Specify the compression library to use when writing output files. If this switch is not given, the value in the SILK_COMPRESSION_METHOD environment variable is used if the value names an available compression method. When no compression method is specified, output to the standard output or to named pipes is not compressed, and output to files is compressed using the default chosen when SiLK was compiled. The valid values for COMP_METHOD are determined by which external libraries were found when SiLK was compiled. To see the available compression methods and the default method, use the --help or --version switch. SiLK can support the following COMP_METHOD values when the required libraries are available.

none

Do not compress the output using an external library.

zlib

Use the zlib(3) library for compressing the output, and always compress the output regardless of the destination. Using zlib produces the smallest output files at the cost of speed.

lzo1x

Use the lzo1x algorithm from the LZO real time compression library for compression, and always compress the output regardless of the destination. This compression provides good compression with less memory and CPU overhead.

snappy

Use the snappy library for compression, and always compress the output regardless of the destination. This compression provides good compression with less memory and CPU overhead. Since SiLK 3.13.0.

best

Use lzo1x if available, otherwise use snappy if available, otherwise use zlib if available.
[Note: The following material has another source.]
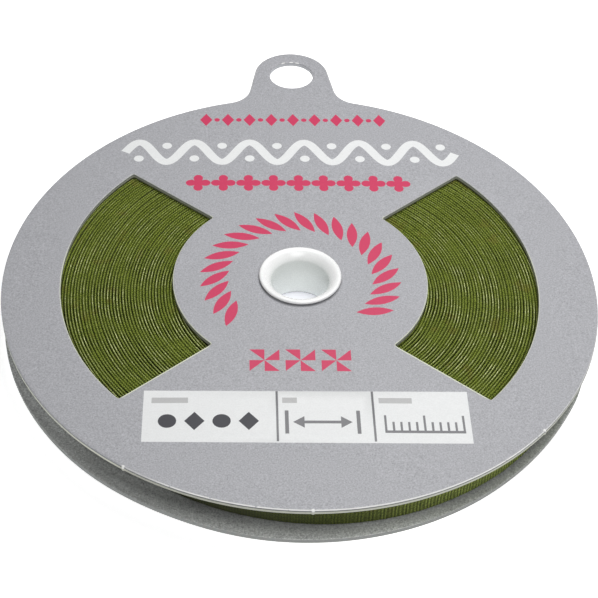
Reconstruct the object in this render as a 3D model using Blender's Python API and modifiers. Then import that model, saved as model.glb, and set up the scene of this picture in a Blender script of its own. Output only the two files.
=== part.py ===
"""Roll of bias binding: folded tape wound flat between two card discs, riveted by a white eyelet.

The part lies flat. +Z is up, and the hang tab points along +Y. The origin is the middle of the
whole outline, on the surface that the eyelet's lower lip stands on. Everything is in metres.
"""

import math

import bmesh
import bpy

# Card discs
DISC_RADIUS = 0.0475
LOWER_DISC_RADIUS = 0.0470
CARD_THICKNESS = 0.0008
CLEARANCE = 0.0003

# Hang tab of the upper card
TAB_HOLE_RADIUS = 0.0040
TAB_HOLE_REACH = 0.0548  # from the eyelet's axis to the middle of the hang hole
TAB_RADIUS = 0.0068
TAB_LEAN = math.radians(10)  # how far each side of the tab leans outwards towards the disc
TAB_FILLET = 0.0045

# Sector windows of the upper card, one to each side of the eyelet
WINDOW_INNER_RADIUS = 0.02055
WINDOW_OUTER_RADIUS = 0.03837
WINDOW_SIDE_ANGLE = math.radians(39.8)
WINDOW_SIDE_OFFSET = 0.00235  # each straight side passes this far from the eyelet's axis

# Wound tape, which lies a little off the eyelet's axis
TAPE_WIDTH = 0.0058
TURN_PITCH = 0.000475
ROLL_INNER_RADIUS = 0.0184
ROLL_OUTER_RADIUS = 0.0433
ROLL_SHIFT = 0.0021
ROLL_SHIFT_ANGLE = math.radians(-28)
BANDS = 17  # bands of about three turns that stand apart on the face of the roll
BAND_GROOVE = 0.00025
BAND_UNEVENNESS = 0.00005
BAND_PHASE = 2.1
OUT_OF_ROUND = 0.00012
TAPE_END_ANGLE = math.radians(125)  # where the outer end of the tape lies down

# Eyelet
EYELET_LIP_RADIUS = 0.0067
EYELET_LIP_THICKNESS = 0.00045
EYELET_LIP_ROUND = 0.00018
EYELET_CROWN_OUTER = 0.0063
EYELET_CROWN_INNER = 0.0056
EYELET_THROAT_RADIUS = 0.00475
EYELET_FLARE_DEPTH = 0.0016
EYELET_TUBE_RADIUS = 0.0053
EYELET_FILLET = 0.0002

# Levels and places that follow from the sizes
LOWER_CARD_Z = EYELET_LIP_THICKNESS + CLEARANCE
TAPE_Z = LOWER_CARD_Z + CARD_THICKNESS + CLEARANCE
UPPER_CARD_Z = TAPE_Z + TAPE_WIDTH + CLEARANCE
TOTAL_HEIGHT = UPPER_CARD_Z + CARD_THICKNESS + CLEARANCE + EYELET_LIP_THICKNESS
CARD_HOLE_RADIUS = EYELET_TUBE_RADIUS + CLEARANCE
TAB_TOP = TAB_HOLE_REACH + TAB_RADIUS
AXIS_Y = (DISC_RADIUS - TAB_TOP) / 2
ROLL_X = ROLL_SHIFT * math.cos(ROLL_SHIFT_ANGLE)
ROLL_Y = AXIS_Y + ROLL_SHIFT * math.sin(ROLL_SHIFT_ANGLE)

# Fineness of the round shapes
DEGREES_PER_STEP = 2.5
HOLE_STEPS = 40
ROLL_STEPS = 72
EYELET_STEPS = 56
FLARE_STEPS = 6
CORNER_STEPS = 3

FULL_TURN = 2 * math.pi


def clear_scene():
    """Removes whatever the scene holds."""
    for obj in list(bpy.data.objects):
        bpy.data.objects.remove(obj, do_unlink=True)


def new_collection(name):
    """A collection for the parts, linked to the scene."""
    collection = bpy.data.collections.new(name)
    bpy.context.scene.collection.children.link(collection)
    return collection


def finish(name, colour, roughness, coat=0.0):
    """A plain Principled material of one colour."""
    material = bpy.data.materials.new(name)
    material.use_nodes = True
    shader = material.node_tree.nodes["Principled BSDF"]
    shader.inputs["Base Color"].default_value = (*colour, 1.0)
    shader.inputs["Roughness"].default_value = roughness
    shader.inputs["Metallic"].default_value = 0.0
    shader.inputs["Coat Weight"].default_value = coat
    return material


def arc(centre, radius, start, end, steps):
    """Points along an arc, both ends included. The angles are in radians from +X."""
    points = []
    for step in range(steps + 1):
        angle = start + (end - start) * step / steps
        points.append((centre[0] + radius * math.cos(angle), centre[1] + radius * math.sin(angle)))
    return points


def steps_for(angle):
    """How many straight steps an arc of this angle takes, an even number."""
    return 2 * max(2, round(abs(math.degrees(angle)) / DEGREES_PER_STEP / 2))


def circle(centre, radius, steps):
    """Points round a full circle, without the last one, which would repeat the first."""
    return arc(centre, radius, 0.0, FULL_TURN, steps)[:-1]


def tab_fillet_centre():
    """Middle of the right hollow arc, which touches both the tab's leaning side and the disc.

    The leaning side touches the tab's round end, so the arc's middle lies TAB_RADIUS + TAB_FILLET
    to the side of the hang hole, square to that side, and then some way down along it. How far
    down follows from its distance to the eyelet's axis, DISC_RADIUS + TAB_FILLET.
    """
    side = TAB_RADIUS + TAB_FILLET
    normal = (math.cos(TAB_LEAN), math.sin(TAB_LEAN))
    down = (math.sin(TAB_LEAN), -math.cos(TAB_LEAN))
    start = (side * normal[0], TAB_HOLE_REACH + side * normal[1])
    half = start[0] * down[0] + start[1] * down[1]
    spare = start[0] ** 2 + start[1] ** 2 - (DISC_RADIUS + TAB_FILLET) ** 2
    along = -half - math.sqrt(half ** 2 - spare)
    return start[0] + along * down[0], start[1] + along * down[1]


def disc_with_tab():
    """Outline of the upper card: tab end, left hollow, disc and right hollow, anticlockwise."""
    x, y = tab_fillet_centre()
    disc_angle = math.atan2(y, x)
    side_angle = math.pi + TAB_LEAN
    hollow = arc((x, y), TAB_FILLET, math.pi + disc_angle, side_angle, CORNER_STEPS * 3)
    tab_end = arc((0.0, TAB_HOLE_REACH), TAB_RADIUS, TAB_LEAN, math.pi - TAB_LEAN,
                  steps_for(math.pi / 2))
    left_hollow = [(-px, py) for px, py in reversed(hollow)]
    round_disc = math.pi + 2 * disc_angle
    disc = arc((0.0, 0.0), DISC_RADIUS, math.pi - disc_angle, math.pi - disc_angle + round_disc,
               steps_for(round_disc))
    return hollow + tab_end + left_hollow + disc[1:-1]


def window(turn):
    """Outline of one window, turned about the eyelet's axis.

    A straight side lies at WINDOW_SIDE_ANGLE and misses the axis by WINDOW_SIDE_OFFSET, so it
    meets a circle of radius r at WINDOW_SIDE_ANGLE + asin(WINDOW_SIDE_OFFSET / r).
    """
    outer = WINDOW_SIDE_ANGLE + math.asin(WINDOW_SIDE_OFFSET / WINDOW_OUTER_RADIUS)
    inner = WINDOW_SIDE_ANGLE + math.asin(WINDOW_SIDE_OFFSET / WINDOW_INNER_RADIUS)
    outside = arc((0.0, 0.0), WINDOW_OUTER_RADIUS, turn - outer, turn + outer, steps_for(2 * outer))
    inside = arc((0.0, 0.0), WINDOW_INNER_RADIUS, turn + inner, turn - inner,
                 steps_for(4 * inner / 3))
    return outside + inside


def flat_piece(name, outlines, bottom, material, collection):
    """A flat card: the first outline, less the outlines inside it, centred on the eyelet's axis."""
    curve = bpy.data.curves.new(name, "CURVE")
    curve.dimensions = "2D"
    curve.fill_mode = "BOTH"
    curve.extrude = CARD_THICKNESS / 2
    for outline in outlines:
        spline = curve.splines.new("POLY")
        spline.points.add(len(outline) - 1)
        for point, (x, y) in zip(spline.points, outline):
            point.co = (x, y, 0.0, 1.0)
        spline.use_cyclic_u = True
    curve.materials.append(material)
    piece = bpy.data.objects.new(name, curve)
    piece.location = (0.0, AXIS_Y, bottom + CARD_THICKNESS / 2)
    collection.objects.link(piece)
    return piece


def turned_piece(name, profile, steps, place, material, collection):
    """A closed profile of (radius, height) turned about the upright axis through place."""
    mesh = bpy.data.meshes.new(name)
    count = len(profile)
    edges = [(index, (index + 1) % count) for index in range(count)]
    mesh.from_pydata([(radius, 0.0, height) for radius, height in profile], edges, [])
    mesh.materials.append(material)
    piece = bpy.data.objects.new(name, mesh)
    piece.location = (place[0], place[1], 0.0)
    collection.objects.link(piece)
    screw = piece.modifiers.new("turn", "SCREW")
    screw.axis = "Z"
    screw.angle = FULL_TURN
    screw.steps = steps
    screw.render_steps = steps
    screw.use_merge_vertices = True
    screw.merge_threshold = 0.00001
    screw.use_smooth_shade = True
    return piece


def eyelet_half():
    """Upper half of the eyelet's section, from the middle of its outer wall to that of its bore.

    Heights are counted from the eyelet's middle. The lip is a flat ring with a rounded edge, and
    the bore widens up to it along a quarter of an ellipse.
    """
    top = TOTAL_HEIGHT / 2
    lip = top - EYELET_LIP_THICKNESS
    points = []
    for step in range(CORNER_STEPS + 1):
        angle = math.pi - (math.pi / 2) * step / CORNER_STEPS
        points.append((EYELET_TUBE_RADIUS + EYELET_FILLET * (1 + math.cos(angle)),
                       lip - EYELET_FILLET * (1 - math.sin(angle))))
    points.append((EYELET_LIP_RADIUS - EYELET_LIP_ROUND, lip))
    points.append((EYELET_LIP_RADIUS, lip + EYELET_LIP_ROUND))
    rise = top - lip - EYELET_LIP_ROUND
    for step in range(1, CORNER_STEPS + 1):
        angle = (math.pi / 2) * step / CORNER_STEPS
        spread = EYELET_LIP_RADIUS - EYELET_CROWN_OUTER
        points.append((EYELET_CROWN_OUTER + spread * math.cos(angle),
                       top - rise * (1 - math.sin(angle))))
    for step in range(FLARE_STEPS + 1):
        angle = (math.pi / 2) * (1 - step / FLARE_STEPS)
        spread = EYELET_CROWN_INNER - EYELET_THROAT_RADIUS
        points.append((EYELET_CROWN_INNER - spread * math.cos(angle),
                       top - EYELET_FLARE_DEPTH * (1 - math.sin(angle))))
    return points


def eyelet_profile():
    """Both halves of the eyelet's section, down its outside and up its bore."""
    middle = TOTAL_HEIGHT / 2
    upper = eyelet_half()
    lower = [(radius, -height) for radius, height in reversed(upper)]
    section = list(reversed(upper)) + list(reversed(lower))
    return [(radius, middle + height) for radius, height in section]


def roll_profile():
    """Section of the wound ring: a plain outer wall, base and inner wall, and a banded face."""
    top = TAPE_Z + TAPE_WIDTH
    band = (ROLL_OUTER_RADIUS - ROLL_INNER_RADIUS) / BANDS
    points = [(ROLL_OUTER_RADIUS, top - BAND_GROOVE), (ROLL_OUTER_RADIUS, TAPE_Z),
              (ROLL_INNER_RADIUS, TAPE_Z), (ROLL_INNER_RADIUS, top - BAND_GROOVE)]
    for index in range(BANDS):
        crest = top - BAND_UNEVENNESS * (1 - math.sin(BAND_PHASE * index))
        points.append((ROLL_INNER_RADIUS + (index + 0.5) * band, crest))
        if index < BANDS - 1:
            points.append((ROLL_INNER_RADIUS + (index + 1) * band, top - BAND_GROOVE))
    return points


def evaluated_mesh(piece):
    """The piece's mesh as its modifiers leave it, with its seam merged."""
    graph = bpy.context.evaluated_depsgraph_get()
    mesh = bpy.data.meshes.new_from_object(piece.evaluated_get(graph))
    shape = bmesh.new()
    shape.from_mesh(mesh)
    bmesh.ops.remove_doubles(shape, verts=shape.verts, dist=0.000001)
    shape.to_mesh(mesh)
    shape.free()
    return mesh


def loosen_winding(piece):
    """Pushes the roll slightly out of round, and lets its outer wall grow by one turn.

    The push is three gentle lobes that fade towards the inner wall. The outer wall grows evenly
    from the tape's outer end round to it again, where it falls back by one thickness of tape.
    """
    piece.data = evaluated_mesh(piece)
    piece.modifiers.clear()
    for point in piece.data.vertices:
        radius = math.hypot(point.co.x, point.co.y)
        angle = math.atan2(point.co.y, point.co.x)
        share = (radius - ROLL_INNER_RADIUS) / (ROLL_OUTER_RADIUS - ROLL_INNER_RADIUS)
        push = OUT_OF_ROUND * share * math.cos(3 * angle)
        if share > 1 - 0.1 / BANDS:
            grown = ((angle - TAPE_END_ANGLE) / FULL_TURN) % 1.0
            push += TURN_PITCH * (grown - 0.5)
        point.co.x *= (radius + push) / radius
        point.co.y *= (radius + push) / radius
    piece.data.update()


def main():
    """Builds the four pieces."""
    clear_scene()
    parts = new_collection("bias_binding_roll")
    grey_board = finish("grey_board", (0.40, 0.40, 0.43), 0.62)
    olive_tape = finish("olive_tape", (0.095, 0.140, 0.014), 0.88)
    white_plastic = finish("white_plastic", (0.86, 0.87, 0.86), 0.28, coat=0.3)

    axis = (0.0, AXIS_Y)
    eyelet_hole = circle((0.0, 0.0), CARD_HOLE_RADIUS, HOLE_STEPS)
    hang_hole = circle((0.0, TAB_HOLE_REACH), TAB_HOLE_RADIUS, HOLE_STEPS)
    lower_disc = circle((0.0, 0.0), LOWER_DISC_RADIUS, steps_for(FULL_TURN))
    windows = [window(0.0), window(math.pi)]

    flat_piece("upper_card", [disc_with_tab(), *windows, eyelet_hole, hang_hole],
               UPPER_CARD_Z, grey_board, parts)
    flat_piece("lower_card", [lower_disc, eyelet_hole], LOWER_CARD_Z, grey_board, parts)
    roll = turned_piece("tape_roll", roll_profile(), ROLL_STEPS, (ROLL_X, ROLL_Y), olive_tape, parts)
    turned_piece("eyelet", eyelet_profile(), EYELET_STEPS, axis, white_plastic, parts)
    bpy.context.view_layer.update()
    loosen_winding(roll)


main()
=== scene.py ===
"""Looks of a roll of bias binding: folded tape between a printed and a plain card, and an eyelet.

Everything is in metres in the frame's own axes: the reel lies flat, +Z is up out of the printed
face, and the hang tab points along +Y. Flat outlines are drawn about the eyelet's axis and moved
there last. The printing is drawn in millimetres, as on a printer's sheet, and scaled once.
"""

import math

import bpy
import numpy as np
from mathutils import Matrix, Vector
from mathutils.geometry import delaunay_2d_cdt


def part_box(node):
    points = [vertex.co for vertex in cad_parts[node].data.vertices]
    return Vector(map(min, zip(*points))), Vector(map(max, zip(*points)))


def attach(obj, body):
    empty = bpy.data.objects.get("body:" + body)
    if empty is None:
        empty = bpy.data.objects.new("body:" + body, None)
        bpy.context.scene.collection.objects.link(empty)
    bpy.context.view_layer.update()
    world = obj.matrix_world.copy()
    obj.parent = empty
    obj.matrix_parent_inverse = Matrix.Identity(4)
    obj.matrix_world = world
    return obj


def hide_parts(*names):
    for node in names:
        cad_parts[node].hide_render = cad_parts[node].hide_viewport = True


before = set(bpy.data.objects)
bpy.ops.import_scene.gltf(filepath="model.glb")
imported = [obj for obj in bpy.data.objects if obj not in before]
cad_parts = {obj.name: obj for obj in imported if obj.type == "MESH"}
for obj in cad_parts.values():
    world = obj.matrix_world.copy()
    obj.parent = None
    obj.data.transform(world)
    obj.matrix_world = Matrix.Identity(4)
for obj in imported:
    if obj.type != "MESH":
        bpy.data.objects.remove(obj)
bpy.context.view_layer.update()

MM = 0.001
FULL_TURN = 2 * math.pi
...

Only compress the output when writing to a file.

--help

Print the available options and exit.

--version

Print the version number and information about how SiLK was configured, then exit the application.

EXAMPLES

In the following examples, the dollar sign ($) represents the shell prompt. The text after the dollar sign represents the command line. Lines have been wrapped for improved readability, and the back slash (\) is used to indicate a wrapped line.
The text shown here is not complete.